Le mouvement de la Nouvelle Génération de l’après 1985 est venu charrier le rythme “grenn siwèl” avec les groupes musicaux tels que Pirogue , Panik ,Trio Infernal etc. Puis le mouvement Haïti Troubadour du début des années 2000 continue dans la même lignée pour faire la promotion du troubadour sur les traces du groupe des 7 Vedettes des années 1980 et sa channson célèbre “deux chances”.

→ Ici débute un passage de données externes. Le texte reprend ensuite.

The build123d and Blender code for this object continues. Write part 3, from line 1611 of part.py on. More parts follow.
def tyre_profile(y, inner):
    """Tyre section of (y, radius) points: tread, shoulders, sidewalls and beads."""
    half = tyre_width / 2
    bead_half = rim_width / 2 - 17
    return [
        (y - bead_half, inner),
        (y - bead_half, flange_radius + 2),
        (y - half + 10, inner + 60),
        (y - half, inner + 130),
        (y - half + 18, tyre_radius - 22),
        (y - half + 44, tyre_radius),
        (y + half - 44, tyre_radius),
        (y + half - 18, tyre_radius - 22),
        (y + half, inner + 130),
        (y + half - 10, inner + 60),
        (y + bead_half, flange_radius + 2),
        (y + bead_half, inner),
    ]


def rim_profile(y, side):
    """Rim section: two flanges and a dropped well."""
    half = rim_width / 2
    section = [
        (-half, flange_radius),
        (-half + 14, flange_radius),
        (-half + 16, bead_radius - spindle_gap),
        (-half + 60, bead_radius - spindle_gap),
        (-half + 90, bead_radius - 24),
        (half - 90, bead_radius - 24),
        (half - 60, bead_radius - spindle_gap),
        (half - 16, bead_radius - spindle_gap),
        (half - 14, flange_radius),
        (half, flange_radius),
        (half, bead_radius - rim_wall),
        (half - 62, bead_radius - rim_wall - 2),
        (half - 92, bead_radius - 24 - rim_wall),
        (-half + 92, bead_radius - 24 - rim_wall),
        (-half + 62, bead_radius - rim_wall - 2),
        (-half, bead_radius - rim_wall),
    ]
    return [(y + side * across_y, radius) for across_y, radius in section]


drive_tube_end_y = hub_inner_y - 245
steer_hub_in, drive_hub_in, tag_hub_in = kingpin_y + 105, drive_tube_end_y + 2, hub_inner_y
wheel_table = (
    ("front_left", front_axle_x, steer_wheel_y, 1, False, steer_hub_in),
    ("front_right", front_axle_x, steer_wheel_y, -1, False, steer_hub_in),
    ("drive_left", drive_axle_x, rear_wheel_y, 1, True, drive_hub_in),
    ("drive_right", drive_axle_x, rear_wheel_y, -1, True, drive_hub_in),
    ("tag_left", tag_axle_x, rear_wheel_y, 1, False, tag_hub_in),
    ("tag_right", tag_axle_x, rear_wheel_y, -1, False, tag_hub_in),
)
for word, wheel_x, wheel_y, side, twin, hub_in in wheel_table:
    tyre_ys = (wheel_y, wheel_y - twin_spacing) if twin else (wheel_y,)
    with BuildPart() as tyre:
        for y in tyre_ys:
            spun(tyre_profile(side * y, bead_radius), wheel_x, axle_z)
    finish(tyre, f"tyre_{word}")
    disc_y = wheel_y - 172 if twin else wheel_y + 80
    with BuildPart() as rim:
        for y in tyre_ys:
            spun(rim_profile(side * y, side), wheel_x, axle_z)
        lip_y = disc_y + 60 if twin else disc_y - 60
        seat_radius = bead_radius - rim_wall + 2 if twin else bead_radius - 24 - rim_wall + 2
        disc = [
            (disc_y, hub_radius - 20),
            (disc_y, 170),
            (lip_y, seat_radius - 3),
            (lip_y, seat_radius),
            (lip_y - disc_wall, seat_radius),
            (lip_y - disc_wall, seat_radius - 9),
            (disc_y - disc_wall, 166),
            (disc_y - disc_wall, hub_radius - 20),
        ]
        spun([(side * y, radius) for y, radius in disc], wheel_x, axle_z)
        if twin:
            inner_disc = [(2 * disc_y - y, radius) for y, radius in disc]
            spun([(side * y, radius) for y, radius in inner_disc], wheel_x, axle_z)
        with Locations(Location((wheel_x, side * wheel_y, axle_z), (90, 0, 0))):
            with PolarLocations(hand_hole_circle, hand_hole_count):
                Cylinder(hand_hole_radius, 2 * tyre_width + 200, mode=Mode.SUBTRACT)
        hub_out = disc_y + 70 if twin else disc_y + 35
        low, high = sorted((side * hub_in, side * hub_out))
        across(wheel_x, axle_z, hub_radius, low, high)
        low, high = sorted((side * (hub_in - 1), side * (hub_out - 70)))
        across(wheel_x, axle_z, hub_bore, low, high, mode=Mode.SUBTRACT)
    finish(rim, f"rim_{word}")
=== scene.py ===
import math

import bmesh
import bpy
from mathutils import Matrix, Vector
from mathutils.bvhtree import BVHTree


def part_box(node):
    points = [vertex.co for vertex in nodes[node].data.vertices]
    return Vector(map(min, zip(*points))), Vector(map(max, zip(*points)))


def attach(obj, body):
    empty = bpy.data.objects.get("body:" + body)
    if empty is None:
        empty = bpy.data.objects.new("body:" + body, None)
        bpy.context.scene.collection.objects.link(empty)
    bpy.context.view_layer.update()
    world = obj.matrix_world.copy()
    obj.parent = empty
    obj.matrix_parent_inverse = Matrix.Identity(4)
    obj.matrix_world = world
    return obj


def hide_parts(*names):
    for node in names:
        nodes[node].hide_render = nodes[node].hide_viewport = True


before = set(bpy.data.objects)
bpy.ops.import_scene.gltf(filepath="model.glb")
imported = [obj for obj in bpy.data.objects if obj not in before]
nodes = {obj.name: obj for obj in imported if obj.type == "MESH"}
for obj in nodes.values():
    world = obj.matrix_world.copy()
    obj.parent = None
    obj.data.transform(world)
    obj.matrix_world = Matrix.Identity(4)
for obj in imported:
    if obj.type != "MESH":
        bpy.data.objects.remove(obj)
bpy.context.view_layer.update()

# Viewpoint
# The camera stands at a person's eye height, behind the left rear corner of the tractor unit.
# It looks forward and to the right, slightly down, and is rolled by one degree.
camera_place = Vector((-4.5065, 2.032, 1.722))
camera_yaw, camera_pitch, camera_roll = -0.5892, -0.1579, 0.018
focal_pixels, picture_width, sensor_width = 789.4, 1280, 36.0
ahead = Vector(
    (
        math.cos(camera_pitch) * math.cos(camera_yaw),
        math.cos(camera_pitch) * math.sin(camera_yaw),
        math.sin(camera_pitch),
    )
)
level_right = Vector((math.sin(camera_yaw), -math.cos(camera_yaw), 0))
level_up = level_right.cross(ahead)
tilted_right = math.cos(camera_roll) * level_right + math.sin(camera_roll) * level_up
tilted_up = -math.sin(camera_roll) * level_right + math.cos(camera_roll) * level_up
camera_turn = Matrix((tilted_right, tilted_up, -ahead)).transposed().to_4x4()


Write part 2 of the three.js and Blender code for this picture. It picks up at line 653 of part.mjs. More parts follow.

Nous vous invitons à consulter des discographies indiquées et les versions you tube de musique “en live”. Les échanges avec les anthropologues Frandy Jasmin et Juvigny Jacques nous ont été très utiles pour réaliser ce travail. Les groupes musicaux associés au genre de “grenn siwèl” en question recoupent diverses générations des années 1950-1960,1960-1970,1970-1980,1980-1990, 1990-2000.Nous citons en ce sens des groupes musicaux les plus remarquables avec des titres respectifs.Les groupes sont :Ensemble aux calebasses dans “2 pti piti kalbas”; l’Ensemble Coupé Cloué dans “Marie Jocelyne”; le groupe Lakol dans “Siwèl nan wèl ou”; Panick de Pétion Ville dans “Ki demon sa “; Mizik Mizik dans “Lè n ap fè lanmou”; Djakout Mizik dans “”amour éternel”; Mass Konpa dans “Nada” et “n ap monte lasous”; Orchestre Tropicana d’Haiti dans “rendez vous champetre”’. La liste n’est pas exhaustive si nous devons ajouter des animations en live de plusieurs groupes dont l’orchestre Septentrional, le Skah Shah en compagnie du maestro Richard Duroseau dans “Zanmi”, le D zine, Nu Look, le groupe Zile avec Anie Alerte entre autres. Mais nous nous gardons d’associer les groupes de Tabou Combo et de Magnum Band avec le “grenn siwèl” et nous laissons le soin à d’autres critiques d’apprécier ce dernier point.